Die Archäologen des Inrap entdeckten außerdem einen Weinkeller, Gräben, die an landwirtschaftliche Flächen grenzten, und einen mehrere Silos zur Getreidelagerung, die die Besiedlung des Areals während der Spätantike (450–600 n. Chr.) belegen. Die Grenzen der Felder waren markiert, die Felder selbst wurden durch Gräben und regelmäßig gepflegte Senkgruben entwässert. Angebaut wurde anscheinend Weizen und Wein. Die Tierknochen offenbaren einen Viehbestand, der hauptsächlich aus Schafen und/oder Ziegen bestand. Von einem Haus dieser Phase fand sich noch ein Keller mit einer Fläche von etwa 12 m².

Die Keramikfunde umfassen hauptsächlich Geschirr, das zum Kochen von Speisen diente. Auf dem Esstisch der spätantiken Bewohner mischten sich lokale und importierte Produkte; einige der schön gestalteten Teller stammten aus Nordafrika. Auch einige Lebensmittel wurden aus Tunesien importiert. Dazu gehört den Ausgrabungsergebnissen nach auch Wein, der in Amphoren transportiert wurde, die von einem bis ins 7. Jahrhunderte reichenden dauerhaften Mittelmeerhandel zeugen.

Die Entstehung Montpelliers im Mittelalter

Mittelalterliche Bestattung: Das Skelett eines Kindes liegt zwischen den Beinen eines bestatteten Erwachsenen.
Mittelalterliche Bestattung: Das Skelett eines Kindes liegt zwischen den Beinen eines bestatteten Erwachsenen. Foto: © Charlotte Gleize, Inrap.
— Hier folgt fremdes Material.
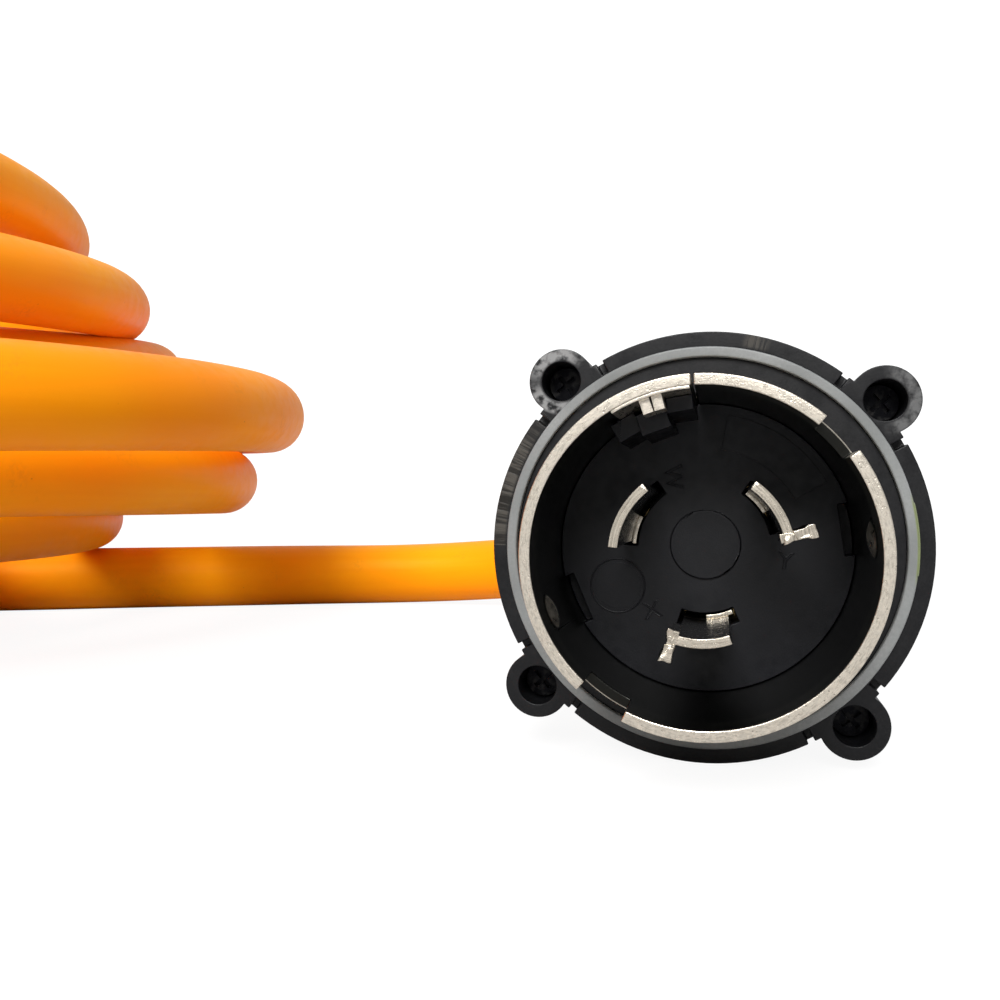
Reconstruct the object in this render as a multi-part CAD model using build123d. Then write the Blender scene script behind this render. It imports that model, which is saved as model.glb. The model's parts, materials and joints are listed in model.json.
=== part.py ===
from build123d import *
import math
import os

# A 25 ft, 50 A, 125/250 V shore power cord, in millimetres: a locking plug with a metal ground shell,
# a heavy round cord laid in a loose coil, and the matching female connector on top of the coil.
# The plug stands on its flange with its face towards -Y and its axis along Y. The origin is on the floor,
# below the middle of the plug. The plug and the connector are each modelled along their own Z, with the
# face towards +Z and Z = 0 at the plug's face or at the connector's mouth, and then turned into place.

# Driving dimensions
CORD_R = 13.5  # 6/3 + 8/1 jacket
SHELL_R = 28.75
SHELL_WALL = 1.85
SHELL_REACH = 31.0
FLANGE_R = 40.3
EAR_CIRCLE_R = 41.6
EAR_R = 6.26
EAR_HOLE_R = 3.74
EAR_ANGLES = (40.1, 130.3, 220.6, 309.9)
BLADE_R = 14.0
BLADE_THICK = 1.55
STRAIN_LENGTH = 28.0
FIT = 0.1  # assembly clearance between moulded pieces

# Plug levels, along its axis
FACE_DEPTH = 14.5
FLANGE_BACK = -6.0
BLOCK_FRONT = -15.0
BLOCK_BACK = -31.0
HOUSING_BACK = -58.0
NECK_BACK = -63.0
CLAMP_BACK = -74.0
STUB_FRONT = -53.0
PLUG_LENGTH = SHELL_REACH - CLAMP_BACK
FACE_Y = SHELL_REACH - PLUG_LENGTH / 2

# Blades: name, first angle, last angle, strap's first angle, strap's last angle, terminal angle, hook angle
BLADES = (
    ("w", 128.0, 175.0, 153.0, 177.0, 158.0, None),
    ("x", 254.5, 290.0, 272.0, 294.0, 274.0, 251.5),
    ("y", 15.5, 54.0, 31.0, 53.0, 34.0, 12.5),
)
GROUND_ANGLE = 96.0
TERMINAL_R = 17.5
TERMINAL_LENGTH = 13.0
SCREW_LEVEL = 7.0  # a terminal's screw, behind its front face
SHELL_INNER_R = SHELL_R - SHELL_WALL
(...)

Sehr viele freigelegte Überreste zeugen außerdem von der Besiedlung des Gebiets zwischen 1000 und 1250: In diese Zeit fällt die Entstehung von Montpellier, das damals nur wenige Kilometer entfernt lag. Gräben und Hohlwege durchziehen dieses stadtnah gelegene Areal in einem dichten orthogonalen Raster. Einige der Gräben begrenzen schmale Korridore, die vielleicht zum Sortieren, Zählen oder Scheren des Viehbestands dienten, der in dieser Zeit häufig aus Schafen bestand. Silos, die auch in dieser Zeit häufig in den Boden eingegraben wurden, zeugen von einer Landwirtschaft, die auch auf Getreideanbau ausgerichtet war, während andere Parzellen offenbar mit Wein bepflanzt waren. Der Standort des mittelalterlichen Bauernhofs selbst, zu dem diese Anlagen gehörten, wurde nicht erfasst; wahrscheinlich befand er sich in der Nähe.

Auch einige mittelalterliche Gräber wurden von den Archäologen angetroffen. Sie zeugen von einer „Privatbeerdigung“, einer Tradition, die zu dieser Zeit allmählich verschwand. Nach dem Jahr 1000 wurde auch in Montpellier der Tod zu einer Angelegenheit der Kirche und des Klerus: Für das Seelenheil war es von nun an notwendig, in der geweihten Erde des kirchlichen Friedhofs beigesetzt zu werden.